*WHAT TO PRODUCE*. Reproduce each of the lines word for word.

Rows from a 3D modeling dataset:
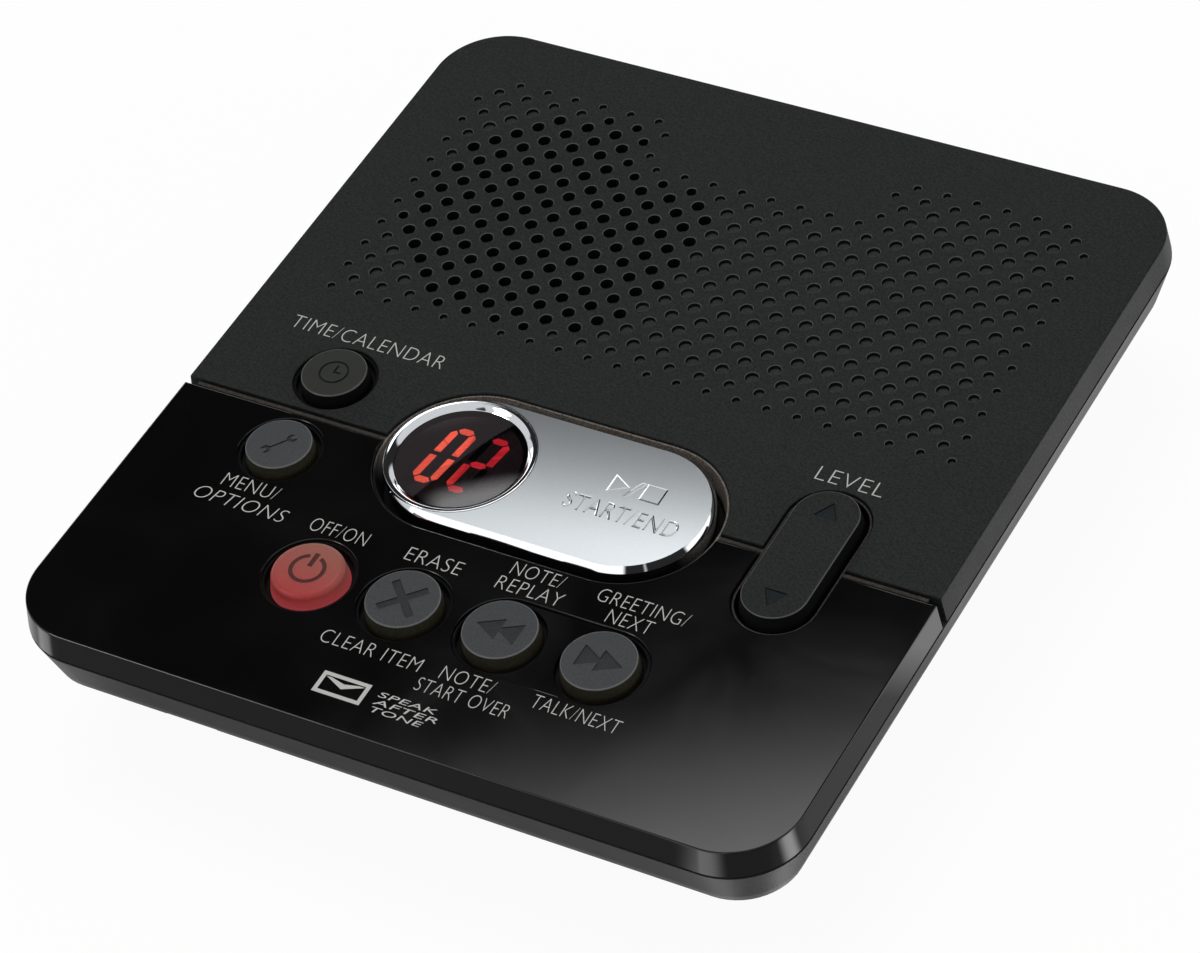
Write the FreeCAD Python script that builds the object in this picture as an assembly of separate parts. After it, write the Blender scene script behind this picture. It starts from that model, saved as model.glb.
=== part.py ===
"""Digital answering machine with a two-digit message counter.

The origin is in the middle of the surface that the feet stand on: +X to the right, +Y to the rear,
+Z up, all in millimetres.  Each sub-assembly has a function that returns {node name: solid}.
"""
import FreeCAD, Part
import math
import os

Vector = FreeCAD.Vector

# ---- case -------------------------------------------------------------------------------------
DECK_W = 138.0  # top face, left to right
DECK_D = 154.0  # top face, front to rear
CORNER_R = 12.0  # corners of the top face
BODY_H = 31.0  # top face above the table
EDGE_BEVEL = 0.4  # bevel round the top face
COVER_H = 5.0  # height of the covers' side walls
COVER_FLARE = 0.6  # how far the covers widen on each side, from deck to parting line
COVER_T = 1.8  # top plates of the covers
COVER_WALL = 1.8  # side walls of the covers
PART_GAP = 0.35  # shadow line between covers and base
GROOVE_FROM_FRONT = 57.85  # middle of the groove between the two covers
GROOVE_W = 1.6
LEDGE_DEPTH = 0.5  # the frame's ledges and the wells' steps lie this far below the deck
SEAT_GAP = 0.1  # clearance of parts that slip into each other once
FIT = 0.05  # running clearance

SKIRT_H = 8.6  # tapered side of the base
SKIRT_TAPER = 2.7  # how far the skirt draws in towards its lower edge
SKIRT_BEVEL = 0.5
SKIRT_FLOOR = 2.0  # plate under the skirt
NOTCH_X = -36.3  # notch in the skirt's lower front edge
NOTCH_W = 9.6
NOTCH_H = 0.7
TONGUE_T = 1.6  # upright rim of the base inside the covers
TUB_INSET = (15.0, 19.0, 7.0)  # deep middle of the base, from the deck's sides, front and rear
TUB_R = 8.0
TUB_WALL = 2.0
FOOT_H = 1.5
FOOT_R = 5.0
FOOT_INSET = (15.0, 8.5)  # from the tub's sides and from its front and rear

FRAME_T = 1.6
PARTING_SLOT = 0.35  # dark slot between the frame's rib and the rear cover

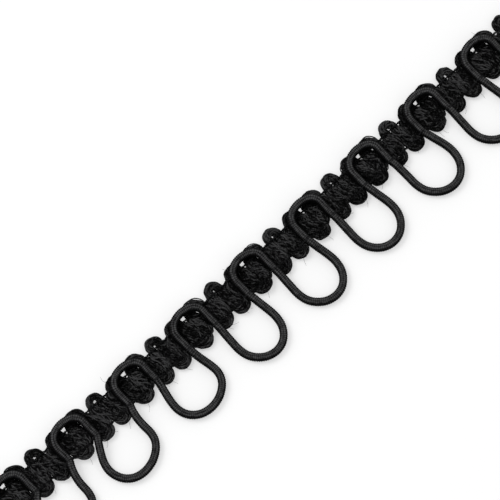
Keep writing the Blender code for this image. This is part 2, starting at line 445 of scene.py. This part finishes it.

*REPLY*.
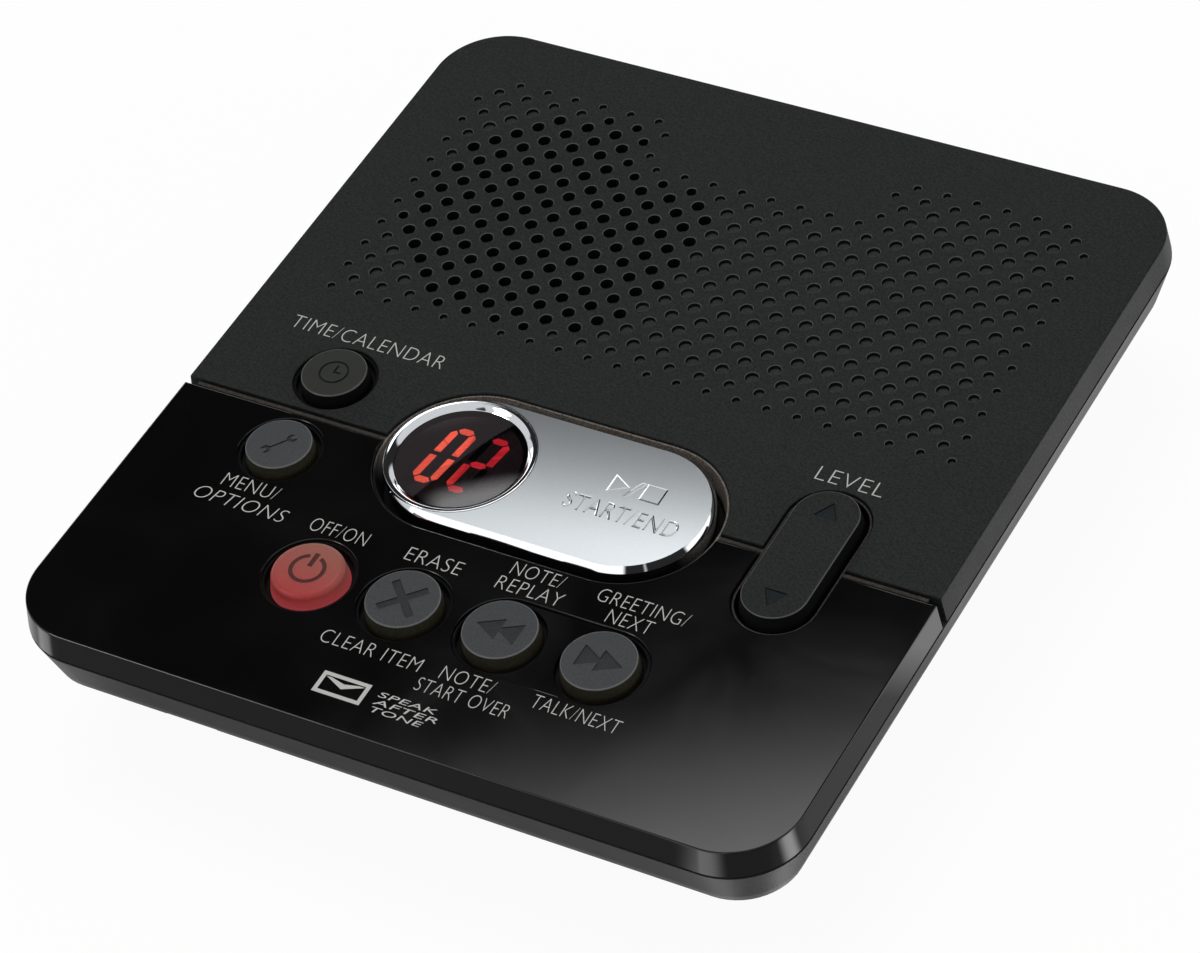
Write the FreeCAD Python script that builds the object in this picture as an assembly of separate parts. After it, write the Blender scene script behind this picture. It starts from that model, saved as model.glb.
=== part.py ===
"""Digital answering machine with a two-digit message counter.

The origin is in the middle of the surface that the feet stand on: +X to the right, +Y to the rear,
+Z up, all in millimetres.  Each sub-assembly has a function that returns {node name: solid}.
"""
import FreeCAD, Part
import math
import os

Vector = FreeCAD.Vector

# ---- case -------------------------------------------------------------------------------------
DECK_W = 138.0  # top face, left to right
DECK_D = 154.0  # top face, front to rear
CORNER_R = 12.0  # corners of the top face
BODY_H = 31.0  # top face above the table
EDGE_BEVEL = 0.4  # bevel round the top face
COVER_H = 5.0  # height of the covers' side walls
COVER_FLARE = 0.6  # how far the covers widen on each side, from deck to parting line
COVER_T = 1.8  # top plates of the covers
COVER_WALL = 1.8  # side walls of the covers
PART_GAP = 0.35  # shadow line between covers and base
GROOVE_FROM_FRONT = 57.85  # middle of the groove between the two covers
GROOVE_W = 1.6
LEDGE_DEPTH = 0.5  # the frame's ledges and the wells' steps lie this far below the deck
SEAT_GAP = 0.1  # clearance of parts that slip into each other once
FIT = 0.05  # running clearance

SKIRT_H = 8.6  # tapered side of the base
SKIRT_TAPER = 2.7  # how far the skirt draws in towards its lower edge
SKIRT_BEVEL = 0.5
SKIRT_FLOOR = 2.0  # plate under the skirt
NOTCH_X = -36.3  # notch in the skirt's lower front edge
NOTCH_W = 9.6
NOTCH_H = 0.7
TONGUE_T = 1.6  # upright rim of the base inside the covers
TUB_INSET = (15.0, 19.0, 7.0)  # deep middle of the base, from the deck's sides, front and rear
TUB_R = 8.0
TUB_WALL = 2.0
FOOT_H = 1.5
FOOT_R = 5.0
FOOT_INSET = (15.0, 8.5)  # from the tub's sides and from its front and rear

FRAME_T = 1.6
PARTING_SLOT = 0.35  # dark slot between the frame's rib and the rear cover

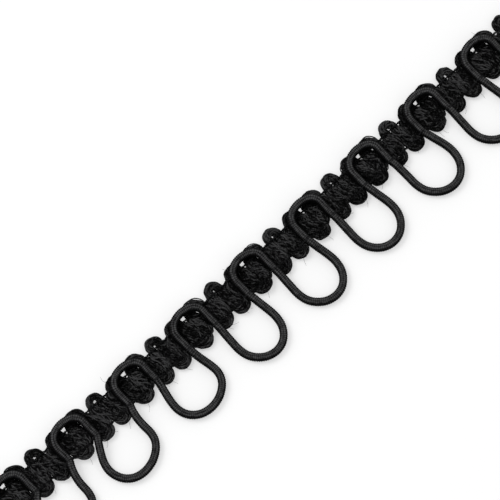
Keep writing the Blender code for this image. This is part 2, starting at line 445 of scene.py. This part finishes it.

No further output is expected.